Copamos los transportes de superficie, e incluso los mejor conservados descienden al metro, disfrutando de la gloriosa prebenda que significa el bono de la tercera edad, válido e ilimitado por una modesta y asequible suma mensual. Nada de sillita de anea, ni vegetar a la sombra de los parientes desasosegados. Durante un amplio horario, el Centro de Día -espolvoreados por toda la ciudad, 30 por ahora, y otros tantos en el ámbito comunitario- acoge a los censados sin más trámite de admisión que haber cumplido la edad senatorial, los 60, y quizás el requisito de aptitud para jugar al dominó, al mus o al julepe, éste opcional. En nuestros días se renueva la posibilidad de anudar relaciones sociales, llegados a este otro extremo democrático de la vida que es la senectud, tan parecido al universo de los niños muy pequeños. Ni siquiera es indispensable conservar la boina encasquetada.

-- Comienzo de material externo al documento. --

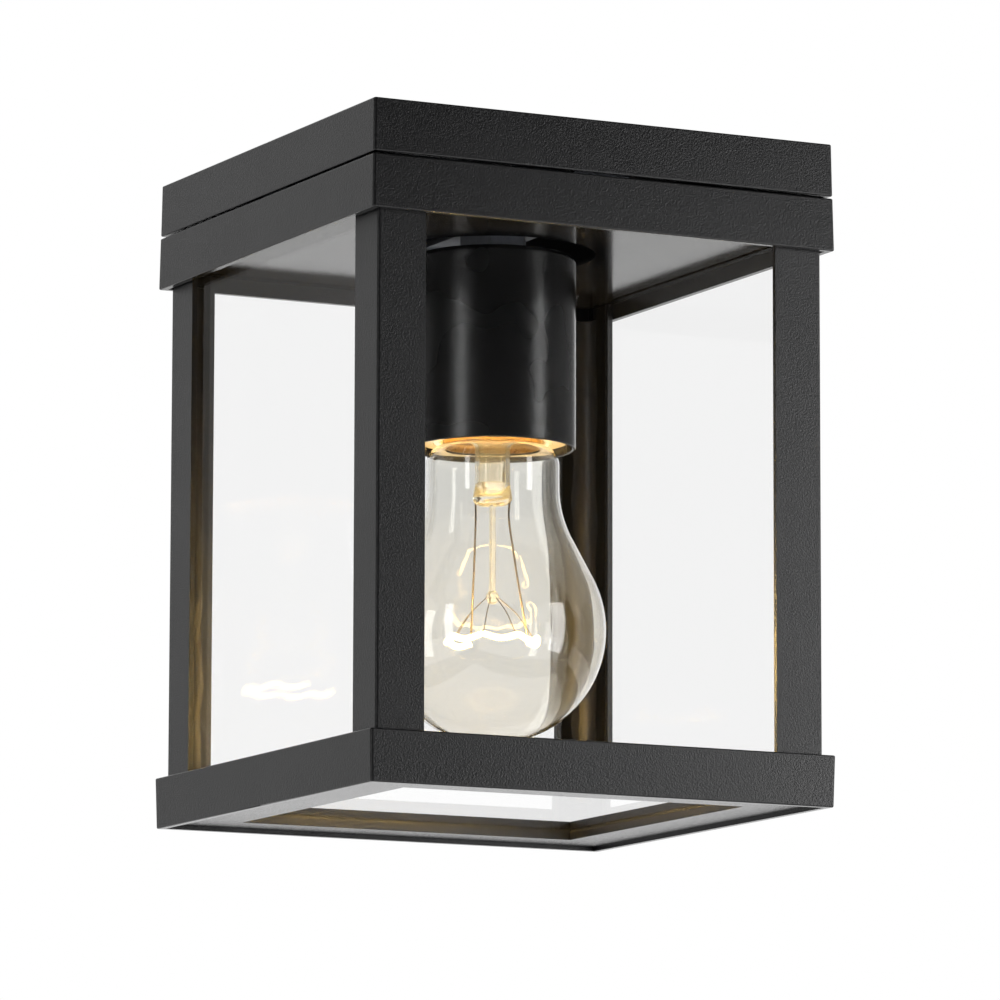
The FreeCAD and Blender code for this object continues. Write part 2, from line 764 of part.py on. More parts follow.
def corner_beads():
    """Fillets of sealant up the inside corners of the glazing, hollow towards the room."""
    far, near = pane_inner_half, pane_inner_half - corner_bead_leg
    low = frame_top_z + corner_bead_end_gap
    high = head_bottom_z
    middle = near + corner_bead_leg * 0.62
    curve = Part.Arc(V(near, far, low), V(middle, middle, low), V(far, near, low)).toShape()
    legs = [Part.makeLine(V(far, near, low), V(far, far, low)), Part.makeLine(V(far, far, low), V(near, far, low))]
    bead = Part.Face(Part.Wire([curve] + legs)).extrude(V(0, 0, high - low))
    return Part.makeCompound([quarter_turn(bead, i) for i in range(SIDES)])


def bottom_frame():
    """Mitred angle frame: wall outside, wide flange inside for posts, panes and bottom glass."""
    wall = soften(frustum(frame_top_half, frame_top_z, frame_bottom_half, frame_bottom_z),
                  [frame_top_z, frame_bottom_z])
    above = frustum(frame_top_half - band_wall, frame_top_z, frame_bottom_half - band_wall, flange_top_z)
    below = frustum(frame_bottom_half - band_wall, flange_z, frame_bottom_half - band_wall, frame_bottom_z)
    opening = box(-opening_half, opening_half, -opening_half, opening_half, flange_z, flange_top_z)
    return wall.cut(above.multiFuse([below, opening]))


def bottom_gasket():
    """Soft strip round the opening that the bottom glass lies on."""
    inner = opening_half + gasket_setback
    outer = inner + gasket_width
    ring = box(-outer, outer, -outer, outer, flange_top_z, bottom_glass_z)
    return ring.cut(box(-inner, inner, -inner, inner, flange_top_z, bottom_glass_z))


def bottom_glass():
    """Loose pane that is lifted out to reach the lamp."""
    half = bottom_glass_half
    return box(-half, half, -half, half, bottom_glass_z, bottom_glass_z + glass_thickness)


NODES = {
    "canopy": canopy,
    "cable_grommet": cable_grommet,
    "holder_strap": holder_strap,
    "strap_screws": strap_screws,
    "earth_screw": earth_screw,
    "clamp_ears": clamp_ears,
    "terminal_block": terminal_block,
    "terminal_screws": terminal_screws,
    "holder_nipple": holder_nipple,
    "nipple_nuts": nipple_nuts,
    "cup_washer": cup_washer,
    "holder_cup": holder_cup,
    "lampholder_body": lampholder_body,
    "lampholder_shell": lampholder_shell,
    "lampholder_tongue": lampholder_tongue,
    "bulb_contact": bulb_contact,
    "bulb_insulator": bulb_insulator,
    "bulb_cap": bulb_cap,
    "bulb_glass": bulb_glass,
    "bulb_stem": bulb_stem,
    "bulb_leads": bulb_leads,
    "bulb_filament": bulb_filament,
    "filament_hooks": filament_hooks,
    "head_frame": head_frame,
    "clamp_screws": clamp_screws,
    "ceiling_plate": ceiling_plate,
    "pane_sealant": pane_sealant,
    "corner_beads": corner_beads,
    "bottom_frame": bottom_frame,
    "bottom_gasket": bottom_gasket,
    "bottom_glass": bottom_glass,
}
POSTS = ("front_left", "front_right", "back_right", "back_left")
PANES = ("front", "right", "back", "left")


def main():
    os.makedirs("parts", exist_ok=True)
    shapes = {name: make() for name, make in NODES.items()}
    for quarter, corner in enumerate(POSTS):
        shapes["post_" + corner] = quarter_turn(corner_post(), quarter)
    for quarter, side in enumerate(PANES):
        sheet = long_pane() if quarter % 2 == 0 else short_pane()
        shapes["pane_" + side] = quarter_turn(sheet, quarter)
    for name, shape in sorted(shapes.items()):
        shape.exportStep("parts/" + name + ".step")
        print(name, len(shape.Solids), "solids", round(shape.Volume, 1), "mm3", shape.isValid())


main()
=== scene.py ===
import logging
import math
from dataclasses import dataclass
from enum import Enum

import bpy
import numpy as np
from mathutils import Matrix, Vector


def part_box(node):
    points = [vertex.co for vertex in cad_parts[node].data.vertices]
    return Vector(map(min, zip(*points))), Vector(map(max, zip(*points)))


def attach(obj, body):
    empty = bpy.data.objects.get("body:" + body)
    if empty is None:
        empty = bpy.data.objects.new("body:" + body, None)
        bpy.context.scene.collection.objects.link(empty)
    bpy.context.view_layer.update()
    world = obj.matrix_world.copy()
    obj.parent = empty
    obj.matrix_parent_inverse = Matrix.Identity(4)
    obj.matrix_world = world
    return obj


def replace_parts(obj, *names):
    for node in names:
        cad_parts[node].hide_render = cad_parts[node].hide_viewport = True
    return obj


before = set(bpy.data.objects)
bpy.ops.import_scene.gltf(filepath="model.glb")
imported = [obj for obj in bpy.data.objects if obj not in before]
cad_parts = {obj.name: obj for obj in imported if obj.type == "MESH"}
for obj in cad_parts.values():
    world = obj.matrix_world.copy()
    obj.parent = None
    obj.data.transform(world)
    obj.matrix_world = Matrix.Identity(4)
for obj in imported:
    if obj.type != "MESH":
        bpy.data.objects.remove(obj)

log = logging.getLogger("porch_lantern")
MM = 0.001
TURN = 2 * math.pi


# ---- numbers, colours and nodes -------------------------------------------------------------------

def linear(code: str) -> tuple[float, float, float, float]:
    """Turns an sRGB hex colour into Blender's linear colour.

    Args:
        code: Six hex digits, such as "1a1b1c".

    Returns:
        Red, green, blue and a full alpha.
    """
    srgb = np.array([int(code[i : i + 2], 16) for i in (0, 2, 4)]) / 255
    flat = np.where(srgb <= 0.04045, srgb / 12.92, ((srgb + 0.055) / 1.055) ** 2.4)
    return (*flat.tolist(), 1.0)


def per_metre(size: float) -> float:
    """Scale of a noise whose grains are about size metres across."""
    return 1.0 / size


def add(tree: bpy.types.NodeTree, kind: str, inputs: dict | None = None,
        **settings: object) -> bpy.types.Node:
    """Adds one node with its settings, values and links.

    Args:
        tree: The material's or world's node tree.
        kind: The node's type name.
        inputs: Socket name or number to a value, or to the output socket that feeds it.
        settings: Attributes of the node, such as operation or blend_type.

    Returns:
        The new node.
    """
    node = tree.nodes.new(kind)
    for name, value in settings.items():
        setattr(node, name, value)
    for name, value in (inputs or {}).items():
        if isinstance(value, bpy.types.NodeSocket):
            tree.links.new(value, node.inputs[name])
        else:
            node.inputs[name].default_value = value
    return node


def combine(tree: bpy.types.NodeTree, operation: str, first: object, second: object) -> bpy.types.NodeSocket:
    """Result of a Math node on two numbers or sockets."""
    return add(tree, "ShaderNodeMath", {0: first, 1: second}, operation=operation).outputs[0]


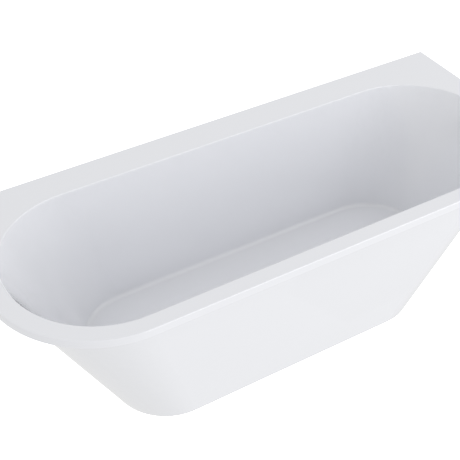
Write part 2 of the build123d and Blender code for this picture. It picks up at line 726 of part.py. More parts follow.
def lift_lever():
    """Axle through the cup's wall, with a finger inside and a crank outside."""
    tilt = radians(LEVER_TILT)
    crank_y = (BASIN_Y + CABLE_SIDE - CRANK_THICK / 2, BASIN_Y + CABLE_SIDE + CRANK_THICK / 2)
    lever = bar(LEVER_AXLE, (LEVER_ARM, BASIN_Y - 6, LEVER_Z), (LEVER_ARM, crank_y[1], LEVER_Z))
    tip_x = LEVER_ARM * (1 - cos(tilt))
    tip_z = LEVER_Z - LEVER_ARM * sin(tilt)
    lever += bar(LEVER_AXLE * 0.7, (LEVER_ARM, BASIN_Y, LEVER_Z), (tip_x, BASIN_Y, tip_z))
    lever += bar(LEVER_AXLE, (tip_x, BASIN_Y - 5, tip_z), (tip_x, BASIN_Y + 5, tip_z))
    crank = block((-4, 4), crank_y, (-CRANK, 5))
    crank += bar(5, (0, crank_y[0], -CRANK), (0, crank_y[1], -CRANK))
    return lever + Pos(LEVER_ARM, 0, LEVER_Z) * Rot(0, -LEVER_TILT, 0) * crank


def plug():
    """Chromed dome that closes the waste."""
    low = FLOOR - DISH + GASKET_UP + WASTE_RING_THICK + PLAY
    cap = rod(PLUG, low, low + PLUG_THICK, 0, BASIN_Y)
    cap = fillet(cap.edges().sort_by(Axis.Z)[-1], PLUG_THICK * 0.8)
    return cap - rod(STEM, low - 1, low + PLUG_THICK / 2, 0, BASIN_Y)


def plug_stem():
    """Adjustable stem that stands on the lever's finger."""
    top = FLOOR - DISH + GASKET_UP + WASTE_RING_THICK + PLAY + PLUG_THICK / 2
    return rod(STEM, stem_foot(), top, 0, BASIN_Y)


def stem_foot():
    """Height of the stem's lower end with the waste closed."""
    return LEVER_Z - LEVER_ARM * sin(radians(LEVER_TILT)) + LEVER_AXLE + PLAY


def plug_seal():
    """Rubber ring round the stem, under the dome."""
    top = FLOOR - DISH + GASKET_UP + WASTE_RING_THICK + PLAY
    bore = WASTE_TUBE - WASTE_TUBE_WALL
    return ring(bore - PLAY, STEM, top - SEAL_THICK, top, 0, BASIN_Y)


# -------------------------------------------------------------------- overflow
def overflow_gasket_inner():
    """Rubber ring between the wall and the overflow's face."""
    return on_wall(FACE - 1, OVERFLOW_HOLE, SEAT_IN, FACE_LOW)


def overflow_gasket_outer():
    """Rubber ring between the wall and the overflow body."""
    return on_wall(OVERFLOW_BODY, OVERFLOW_HOLE, BODY_TOP, -SEAT_OUT)


def overflow_flange():
    """Face ring with the inlet slots, its neck and the bearing of the knob."""
    low = BODY_TOP - OVERFLOW_BODY_WALL
    flange = on_wall(FACE, 0, FACE_LOW, FACE_TOP) + on_wall(NECK, NECK - NECK_WALL, low, FACE_LOW)
    flange += on_wall(SPINDLE * 2, 0, low, FACE_LOW)
    slot_middle = (NECK - NECK_WALL + SPINDLE * 2) / 2
    for turn in range(0, 360, 72):
        slot = SlotArc(CenterArc((0, 0), slot_middle, turn, 32), INLET_SLOT)
        flange -= OVERFLOW * Pos(0, 0, FACE_LOW - 1) * extrude(slot, FACE_THICK + 2)
    return flange - on_wall(SPINDLE + PLAY, 0, low - 1, FACE_TOP + 1)


def overflow_body():
    """Shallow plastic cup behind the wall, open to the duct below."""
    inner = OVERFLOW_BODY - OVERFLOW_BODY_WALL
    body = on_wall(OVERFLOW_BODY, 0, BODY_LOW, BODY_TOP)
    down = (Align.CENTER, Align.MIN, Align.CENTER)
    foot = OVERFLOW * Pos(0, -BODY_MOUTH, DUCT_MID)
    body += foot * Box(DUCT_WIDE, SEAT / 2, DUCT_DEEP, align=down)
    body += foot * Pos(-CABLE_SIDE, GLAND, 0) * Box(4 * CABLE, SEAT / 2, DUCT_DEEP, align=down)
    body -= on_wall(inner, 0, BODY_LOW + OVERFLOW_BODY_WALL, BODY_TOP + 1)
    body -= foot * Box(DUCT_WIDE - 2 * DUCT_WALL, SEAT, DUCT_DEEP - 2 * DUCT_WALL, align=down)
    gland = Pos(-CABLE_SIDE, GLAND, 0) * Rot(-90, 0, 0) * extrude(Circle(CABLE), GLAND_DEEP)
    return body - foot * gland


def overflow_knob():
    """Chromed cap that turns the cable, open round its rim to let water in."""
    low = FACE_TOP + KNOB_GAP
    top = low + KNOB_DEEP
    cap = on_wall(KNOB, 0, low, top)
    cap = fillet(cap.faces().sort_by(OVERFLOW_AXIS)[-1].edges(), KNOB_WALL)
    cap -= on_wall(KNOB - KNOB_WALL, 0, low - 1, top - KNOB_WALL)
    grip = OVERFLOW * Pos(0, 0, top) * Box(1.6 * KNOB, GRIP_WIDE, 2 * KNOB_WALL)
    return cap + fillet(grip.edges().filter_by(OVERFLOW_AXIS), GRIP_WIDE / 3)


def knob_spindle():
    """Spindle from the knob to the cable cam behind the wall."""
    cam_low = BODY_LOW + OVERFLOW_BODY_WALL + PLAY * 2
    top = FACE_TOP + KNOB_GAP + KNOB_DEEP - KNOB_WALL
    spindle = on_wall(SPINDLE, 0, cam_low, top)
    cam = on_wall(CAM, 0, cam_low, cam_low + CAM_THICK)
    notch = OVERFLOW * Pos(CAM, 0, cam_low) * Box(8, 4, 4 * CAM_THICK)
    return spindle + (cam - notch)


def drum_centre():
    """Middle of the duct's elbow: under the frame, beside the duct's lower end."""
    z = TUBE_LOW - HOSE - PLAY - HOSE_FALL / 2
    along = (OVERFLOW.origin.Z - z) / cos(END_TILT)
    duct_end = OVERFLOW.from_local_coords(Vector(0, -along, DUCT_MID))
    return duct_end - Vector(DRUM_IN / cos(END_TILT), 0, 0)


def hose_line(distance, start, finish):
    """Point at a distance from start on the way to finish."""
    return start + (finish - start).normalized() * distance


def from_drum(distance):
    """Point on the hose's middle line, measured from the duct's elbow."""
    return hose_line(distance, drum_centre(), waste_inlet())


def from_waste(distance):
    """Point on the hose's middle line, measured from the middle of the waste."""
    return hose_line(distance, waste_inlet(), drum_centre())


def waste_inlet():
    """Where the hose's middle line meets the middle of the waste."""
    return Vector(0, BASIN_Y, drum_centre().Z - HOSE_FALL)


def duct_solid(shrink):
    """Flat duct, drum and spigot as one solid, its walls moved in by shrink."""
    centre = drum_centre()
    length = (OVERFLOW.origin.Z - centre.Z) / cos(END_TILT) - BODY_MOUTH
    across = Vector(0, DUCT_WIDE / 2 - shrink, 0)
    down = (Align.CENTER, Align.MAX, Align.CENTER)
    flat = Box(DUCT_WIDE - 2 * shrink, length, DUCT_DEEP - 2 * shrink, align=down)
    solid = OVERFLOW * Pos(0, -BODY_MOUTH, DUCT_MID) * flat
    solid += bar(DRUM - shrink, centre - across, centre + across)
    wall = SPIGOT_WALL if shrink else 0
    return solid + bar(SPIGOT - wall, centre, from_drum(DRUM + SPIGOT_LONG + shrink))


def overflow_duct():
    """Flat duct down the end wall, with the elbow that takes the hose."""
    duct = duct_solid(0) - duct_solid(DUCT_WALL)
    mouth = Box(DUCT_WIDE - 2 * DUCT_WALL, 4 * DUCT_WALL, DUCT_DEEP - 2 * DUCT_WALL)
    return duct - OVERFLOW * Pos(0, -BODY_MOUTH, DUCT_MID) * mouth


def overflow_hose():
    """Ribbed hose from the duct to the waste body."""
    start = from_drum(DRUM + 1)
    finish = from_waste(CUP + 1)
    return bar(HOSE, start, finish) - bar(HOSE - HOSE_WALL, start, finish)


def overflow_cable():
    """Sheathed cable from the knob's cam to the stop beside the lift lever."""
    start = OVERFLOW.from_local_coords(Vector(-CABLE_SIDE, GLAND - BODY_MOUTH, DUCT_MID))
    down = (start.Z - CABLE_Z) / cos(END_TILT)
    corner = OVERFLOW.from_local_coords(Vector(-CABLE_SIDE, GLAND - BODY_MOUTH - down, DUCT_MID))
    finish = (LUG_OUT, BASIN_Y + CABLE_SIDE, CABLE_Z)
    return pipe(CABLE, FilletPolyline(start, corner, finish, radius=CABLE_BEND))


# ------------------------------------------------------------------------ trap
def trap_path():
    """Middle line of the trap: down, round the bend and out towards the wall."""
    turn_z = TRAP_LOW + TRAP_BEND
    over = BASIN_Y + 2 * TRAP_BEND
    y, z = trap_outlet()
    line = [
        Line((BASIN_Y, CUP_LOW - OUTLET_DOWN), (BASIN_Y, turn_z)),
        CenterArc((BASIN_Y + TRAP_BEND, turn_z), TRAP_BEND, 180, 180),
        CenterArc((over + TRAP_ELBOW, turn_z), TRAP_ELBOW, 180, -90),
        Line((y - TRAP_TAIL, z), (y, z)),
    ]
    return Plane.YZ * Wire(line)


def trap_body():
    """Water trap under the waste, with a branch for cleaning."""
    middle = (0, BASIN_Y + TRAP_BEND, TRAP_LOW)
    trap = pipe(TRAP_PIPE, trap_path()) + bar(CAP_BRANCH, middle, (CAP_OUT, middle[1], TRAP_LOW))
    trap -= pipe(TRAP_PIPE - TRAP_WALL, trap_path())
    return trap - bar(CAP_BRANCH - TRAP_WALL, middle, (CAP_OUT + 1, middle[1], TRAP_LOW))


def trap_cleaning_cap():
    """Screw cap on the cleaning branch."""
    y = BASIN_Y + TRAP_BEND
    start = (CAP_OUT - CAP_LONG * 0.6, y, TRAP_LOW)
    cap = bar(CAP_RADIUS, start, (CAP_OUT + CAP_LONG * 0.4, y, TRAP_LOW))
    return cap - bar(CAP_BRANCH, (0, y, TRAP_LOW), (CAP_OUT, y, TRAP_LOW))


def trap_outlet():
    """Where the trap ends, and the height it ends at."""
    over = BASIN_Y + 2 * TRAP_BEND
    return over + TRAP_ELBOW + TRAP_TAIL, TRAP_LOW + TRAP_BEND + TRAP_ELBOW


def trap_nuts():
    """Union nuts at the trap's inlet and outlet."""
    top = CUP_LOW - OUTLET_DOWN
    y, z = trap_outlet()
    half = TRAP_NUT_LONG / 2
    nuts = ring(TRAP_NUT, TRAP_PIPE, top - half, top + half, 0, BASIN_Y)
    outlet_nut = bar(TRAP_NUT, (0, y - half, z), (0, y + half, z))
    return nuts + outlet_nut - bar(TRAP_PIPE, (0, y - 2 * half, z), (0, y + 2 * half, z))


def outlet_pipe():
    """Pipe from the trap to the wall, with a collar where the house's drain stops."""
    y, z = trap_outlet()
    collar = APRON_REAR - DRAIN_END
    solid = bar(TRAP_PIPE, (0, y, z), (0, APRON_REAR, z))
    solid += bar(TRAP_PIPE + COLLAR, (0, collar - COLLAR_LONG, z), (0, collar, z))
    return solid - bar(TRAP_PIPE - TRAP_WALL, (0, y - 1, z), (0, APRON_REAR + 1, z))


OVERFLOW_AXIS = Axis(OVERFLOW.origin, OVERFLOW.z_dir)

NODES = {
    "tub_shell": tub_shell(),
    "glassfibre_backing": glassfibre_backing(),
    "base_board": base_board(),
    "rim_core": rim_core(),
    "rear_batten": rear_batten(),
    "apron": apron(),
    "apron_stiffener": apron_stiffener(),
    "sound_pads": sound_pads(),
    "frame_rail_front": rail(RAIL_FRONT_Y),
    "frame_rail_rear": rail(RAIL_REAR_Y),
    "frame_cross_left": cross_member(-CROSS_X),
    "frame_cross_middle": cross_member(MIDDLE_CROSS),
    "frame_cross_right": cross_member(CROSS_X),
    "rail_end_caps": rail_end_caps(),
    "frame_screws": frame_screws(),
    "apron_brackets_front": apron_brackets_front(),
    "apron_brackets_end": apron_brackets_end(),
    "apron_bracket_screws": bracket_screws(),
    "wall_bracket_left": wall_bracket(-BRACKET_APART / 2),
    "wall_bracket_right": wall_bracket(BRACKET_APART / 2),
    "wall_bracket_screws": wall_bracket_screws(),
    "foot_bushes": foot_bushes(),
    "waste_flange": waste_flange(),
    "waste_gasket_upper": waste_gasket_upper(),
    "waste_gasket_lower": waste_gasket_lower(),
    "waste_body": waste_body(),
    "lift_lever": lift_lever(),
    "plug": plug(),
    "plug_stem": plug_stem(),
    "plug_seal": plug_seal(),
    "overflow_gasket_inner": overflow_gasket_inner(),
    "overflow_gasket_outer": overflow_gasket_outer(),
    "overflow_flange": overflow_flange(),
    "overflow_body": overflow_body(),
    "overflow_knob": overflow_knob(),
    "knob_spindle": knob_spindle(),
    "overflow_duct": overflow_duct(),
    "overflow_hose": overflow_hose(),
    "overflow_cable": overflow_cable(),
    "trap_body": trap_body(),
    "trap_cleaning_cap": trap_cleaning_cap(),
    "trap_nuts": trap_nuts(),
    "outlet_pipe": outlet_pipe(),
}
for name, (x, y) in FEET.items():
    NODES[f"foot_stud_{name}"] = foot_stud(x, y)
    NODES[f"foot_pad_{name}"] = foot_pad(x, y)
    NODES[f"foot_nut_{name}"] = foot_nut(x, y)

os.makedirs("parts", exist_ok=True)
for name, shape in NODES.items():
    export_step(shape, f"parts/{name}.step")
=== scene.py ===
# %% [markdown]
# # A back-to-wall bath, dressed in Blender
# The bath arrives as a frame of named nodes, each already at its true size and place. This
# lesson gives every node a finish, and models by hand the small things that a plain solid leaves
# out: threads, ribs, screw heads, weld beads and rounded edges. Lengths are in metres.

import json
import math

import bmesh
import bpy
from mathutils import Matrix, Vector


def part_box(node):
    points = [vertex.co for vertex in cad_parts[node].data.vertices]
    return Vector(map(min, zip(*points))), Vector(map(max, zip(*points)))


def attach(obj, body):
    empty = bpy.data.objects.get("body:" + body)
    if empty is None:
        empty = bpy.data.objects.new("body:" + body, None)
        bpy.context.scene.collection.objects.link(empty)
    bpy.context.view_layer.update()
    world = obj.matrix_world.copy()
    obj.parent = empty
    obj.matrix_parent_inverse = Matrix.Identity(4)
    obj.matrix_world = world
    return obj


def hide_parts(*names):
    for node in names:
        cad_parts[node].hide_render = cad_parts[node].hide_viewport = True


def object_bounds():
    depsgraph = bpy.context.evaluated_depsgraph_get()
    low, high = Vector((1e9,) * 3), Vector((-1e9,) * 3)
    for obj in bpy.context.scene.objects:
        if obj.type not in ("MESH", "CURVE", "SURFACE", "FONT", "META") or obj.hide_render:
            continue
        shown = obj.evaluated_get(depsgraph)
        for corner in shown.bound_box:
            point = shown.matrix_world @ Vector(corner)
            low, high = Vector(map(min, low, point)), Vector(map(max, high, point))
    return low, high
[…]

La gente de Madrid fue de siempre muy comunicativa, lo que parece, según mis observaciones, cualidad refugiada entre las personas mayores. Si nos encontramos perdidos en un barrio extraño buscaremos ayuda, preferentemente, entre la población adulta, no por prejuicios generacionales de cortesía, sino deduciendo que el dato lo conocerán mejor que la tropa juvenil. El carácter transitivo se pone de manifiesto, por ejemplo, en las paradas del autobús o en las colas que, con cualquier pretexto, se hayan formado. El miembro anónimo de la población civil expectante, contiene apenas la impaciencia, alarga el cuello para intentar divisar la silueta del vehículo urbano -generalmente oculta por el altísimo número de furgonetas y camiones que suelen estorbar la perspectiva- o comprobar la progresión de la fila. El y la madrileña lo toman con mayor conformidad, que suele manifestarse, de manera sui géneris, en un soliloquio breve o extenso, según las facultades y la enjundia del tema. No tarda en ampliar el abanico de interlocutores con un "¿Nosverdá?" genérico, que da paso al palique. Son manifestaciones al aire libre, pues llegado el transporte público se da por cancelada la cuestión y los ciudadanos se entregan, en silencio y con aplicación, a guardar el equilibrio y la integridad física. Los ancianos madrileños son una permanente lección de civismo e instinto de conservación y convivencia. La sillita de anea ya nada significa en sus vidas.